(Supplied entries):
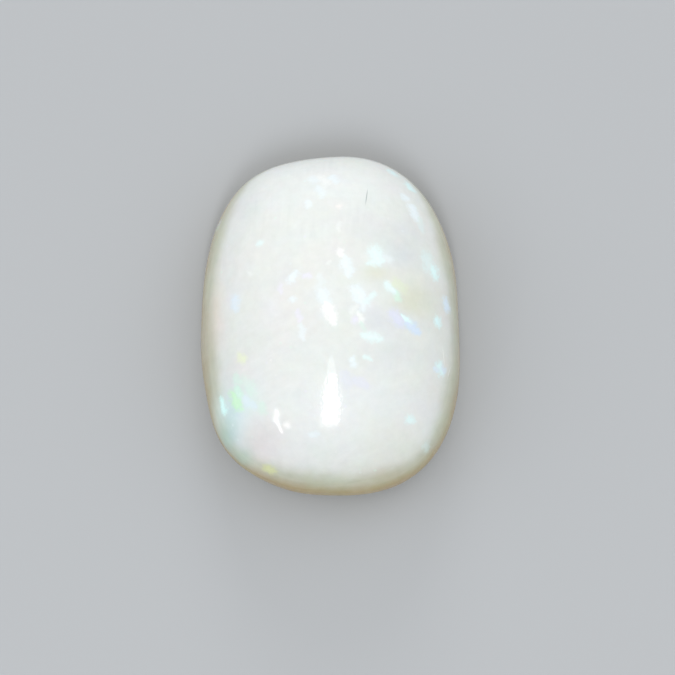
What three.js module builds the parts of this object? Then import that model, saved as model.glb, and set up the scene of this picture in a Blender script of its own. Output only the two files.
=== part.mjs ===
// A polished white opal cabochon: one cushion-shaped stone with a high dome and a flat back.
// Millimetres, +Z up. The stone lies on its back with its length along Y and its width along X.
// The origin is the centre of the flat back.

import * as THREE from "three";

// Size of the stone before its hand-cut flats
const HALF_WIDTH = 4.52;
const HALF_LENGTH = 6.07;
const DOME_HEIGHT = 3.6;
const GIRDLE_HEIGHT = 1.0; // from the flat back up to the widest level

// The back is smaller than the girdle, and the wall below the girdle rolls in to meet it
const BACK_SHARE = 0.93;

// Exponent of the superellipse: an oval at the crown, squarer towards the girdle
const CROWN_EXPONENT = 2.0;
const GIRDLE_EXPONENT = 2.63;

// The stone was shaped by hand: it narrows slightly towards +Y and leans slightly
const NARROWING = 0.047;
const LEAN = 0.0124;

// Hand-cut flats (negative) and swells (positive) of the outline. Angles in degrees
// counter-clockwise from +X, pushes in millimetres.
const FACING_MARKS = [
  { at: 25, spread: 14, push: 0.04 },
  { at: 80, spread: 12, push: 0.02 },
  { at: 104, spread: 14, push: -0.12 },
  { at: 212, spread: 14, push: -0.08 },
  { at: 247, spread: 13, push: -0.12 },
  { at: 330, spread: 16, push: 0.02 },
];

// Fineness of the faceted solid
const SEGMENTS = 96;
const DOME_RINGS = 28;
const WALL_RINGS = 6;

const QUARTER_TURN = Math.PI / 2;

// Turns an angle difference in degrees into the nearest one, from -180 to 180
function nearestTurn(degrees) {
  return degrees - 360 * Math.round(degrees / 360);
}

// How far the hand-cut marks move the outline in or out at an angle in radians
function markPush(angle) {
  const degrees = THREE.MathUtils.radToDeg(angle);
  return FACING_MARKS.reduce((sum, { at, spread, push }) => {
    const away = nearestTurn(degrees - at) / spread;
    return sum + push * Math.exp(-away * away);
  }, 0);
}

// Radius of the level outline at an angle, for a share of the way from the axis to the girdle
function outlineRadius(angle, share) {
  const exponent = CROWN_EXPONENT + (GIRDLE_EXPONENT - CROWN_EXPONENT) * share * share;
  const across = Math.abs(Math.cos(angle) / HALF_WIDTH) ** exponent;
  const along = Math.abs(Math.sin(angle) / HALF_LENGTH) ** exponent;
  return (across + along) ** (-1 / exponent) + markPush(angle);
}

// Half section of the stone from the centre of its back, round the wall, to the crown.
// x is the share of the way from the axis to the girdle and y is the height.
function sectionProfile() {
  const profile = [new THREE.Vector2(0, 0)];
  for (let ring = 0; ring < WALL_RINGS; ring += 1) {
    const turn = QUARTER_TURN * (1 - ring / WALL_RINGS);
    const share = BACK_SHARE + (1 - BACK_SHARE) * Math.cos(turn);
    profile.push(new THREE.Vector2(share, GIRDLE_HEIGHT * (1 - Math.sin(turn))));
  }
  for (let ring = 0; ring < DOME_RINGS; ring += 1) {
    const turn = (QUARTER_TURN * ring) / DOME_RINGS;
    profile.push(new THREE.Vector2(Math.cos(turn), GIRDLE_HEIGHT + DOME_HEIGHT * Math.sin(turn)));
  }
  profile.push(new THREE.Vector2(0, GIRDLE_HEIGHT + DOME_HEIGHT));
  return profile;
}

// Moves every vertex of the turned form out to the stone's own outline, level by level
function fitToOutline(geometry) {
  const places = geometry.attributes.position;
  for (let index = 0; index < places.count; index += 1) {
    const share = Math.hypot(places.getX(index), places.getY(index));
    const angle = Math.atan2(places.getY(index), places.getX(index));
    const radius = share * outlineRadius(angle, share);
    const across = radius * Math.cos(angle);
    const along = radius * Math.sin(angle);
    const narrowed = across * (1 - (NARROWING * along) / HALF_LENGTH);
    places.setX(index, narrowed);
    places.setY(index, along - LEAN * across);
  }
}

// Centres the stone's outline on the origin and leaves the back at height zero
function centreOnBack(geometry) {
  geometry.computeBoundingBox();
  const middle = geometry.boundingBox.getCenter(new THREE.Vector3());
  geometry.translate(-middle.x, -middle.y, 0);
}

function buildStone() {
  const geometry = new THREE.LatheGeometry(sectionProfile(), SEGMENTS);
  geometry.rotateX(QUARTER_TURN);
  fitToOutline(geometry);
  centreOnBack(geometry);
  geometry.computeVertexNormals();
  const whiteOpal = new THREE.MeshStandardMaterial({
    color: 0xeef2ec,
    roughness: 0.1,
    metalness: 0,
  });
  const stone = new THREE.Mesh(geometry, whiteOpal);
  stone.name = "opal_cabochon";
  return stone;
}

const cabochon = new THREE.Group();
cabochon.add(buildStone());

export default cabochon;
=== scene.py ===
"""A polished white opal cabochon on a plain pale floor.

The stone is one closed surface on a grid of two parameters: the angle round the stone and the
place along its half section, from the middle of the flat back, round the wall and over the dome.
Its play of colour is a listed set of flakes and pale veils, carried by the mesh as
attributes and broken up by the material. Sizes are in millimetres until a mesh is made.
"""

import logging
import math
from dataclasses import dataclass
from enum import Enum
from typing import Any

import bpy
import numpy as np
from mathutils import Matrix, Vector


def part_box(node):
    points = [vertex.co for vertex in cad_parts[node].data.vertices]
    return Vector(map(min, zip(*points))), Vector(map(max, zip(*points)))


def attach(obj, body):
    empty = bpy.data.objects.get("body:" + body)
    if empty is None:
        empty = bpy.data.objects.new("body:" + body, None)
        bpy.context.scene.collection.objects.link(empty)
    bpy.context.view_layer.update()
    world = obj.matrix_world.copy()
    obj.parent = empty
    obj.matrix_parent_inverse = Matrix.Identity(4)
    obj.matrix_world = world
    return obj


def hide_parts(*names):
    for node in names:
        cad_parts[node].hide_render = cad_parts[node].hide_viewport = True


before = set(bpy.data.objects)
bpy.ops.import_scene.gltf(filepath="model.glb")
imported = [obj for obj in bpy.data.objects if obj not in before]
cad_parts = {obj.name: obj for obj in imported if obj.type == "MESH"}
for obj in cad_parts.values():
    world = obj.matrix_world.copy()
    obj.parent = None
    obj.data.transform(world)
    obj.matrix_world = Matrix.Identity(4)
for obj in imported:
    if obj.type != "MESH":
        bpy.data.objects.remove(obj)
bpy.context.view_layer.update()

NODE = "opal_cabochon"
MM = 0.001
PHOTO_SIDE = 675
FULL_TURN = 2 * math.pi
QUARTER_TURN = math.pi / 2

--

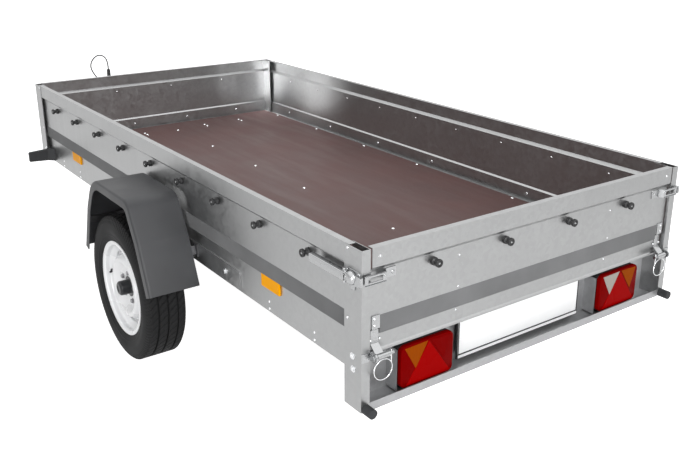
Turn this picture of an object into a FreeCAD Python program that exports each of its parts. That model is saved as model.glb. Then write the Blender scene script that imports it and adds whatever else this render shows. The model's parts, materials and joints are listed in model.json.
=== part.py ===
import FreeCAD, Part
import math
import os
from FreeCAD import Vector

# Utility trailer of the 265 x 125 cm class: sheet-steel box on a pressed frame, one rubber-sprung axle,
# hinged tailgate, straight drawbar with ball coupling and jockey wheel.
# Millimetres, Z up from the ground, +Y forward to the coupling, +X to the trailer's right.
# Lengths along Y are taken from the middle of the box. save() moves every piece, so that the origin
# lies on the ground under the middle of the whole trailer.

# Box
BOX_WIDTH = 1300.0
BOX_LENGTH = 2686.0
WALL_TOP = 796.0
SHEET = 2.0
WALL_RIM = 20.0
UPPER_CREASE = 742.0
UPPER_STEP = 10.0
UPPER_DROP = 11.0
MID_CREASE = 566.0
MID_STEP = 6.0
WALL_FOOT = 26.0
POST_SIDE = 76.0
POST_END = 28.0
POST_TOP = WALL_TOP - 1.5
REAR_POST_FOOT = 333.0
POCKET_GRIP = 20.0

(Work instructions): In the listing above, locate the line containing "at height zero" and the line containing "points = [vertex.co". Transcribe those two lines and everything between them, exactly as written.

(Expected answer):
// Centres the stone's outline on the origin and leaves the back at height zero
function centreOnBack(geometry) {
  geometry.computeBoundingBox();
  const middle = geometry.boundingBox.getCenter(new THREE.Vector3());
  geometry.translate(-middle.x, -middle.y, 0);
}

function buildStone() {
  const geometry = new THREE.LatheGeometry(sectionProfile(), SEGMENTS);
  geometry.rotateX(QUARTER_TURN);
  fitToOutline(geometry);
  centreOnBack(geometry);
  geometry.computeVertexNormals();
  const whiteOpal = new THREE.MeshStandardMaterial({
    color: 0xeef2ec,
    roughness: 0.1,
    metalness: 0,
  });
  const stone = new THREE.Mesh(geometry, whiteOpal);
  stone.name = "opal_cabochon";
  return stone;
}

const cabochon = new THREE.Group();
cabochon.add(buildStone());

export default cabochon;
=== scene.py ===
"""A polished white opal cabochon on a plain pale floor.

The stone is one closed surface on a grid of two parameters: the angle round the stone and the
place along its half section, from the middle of the flat back, round the wall and over the dome.
Its play of colour is a listed set of flakes and pale veils, carried by the mesh as
attributes and broken up by the material. Sizes are in millimetres until a mesh is made.
"""

import logging
import math
from dataclasses import dataclass
from enum import Enum
from typing import Any

import bpy
import numpy as np
from mathutils import Matrix, Vector


def part_box(node):
    points = [vertex.co for vertex in cad_parts[node].data.vertices]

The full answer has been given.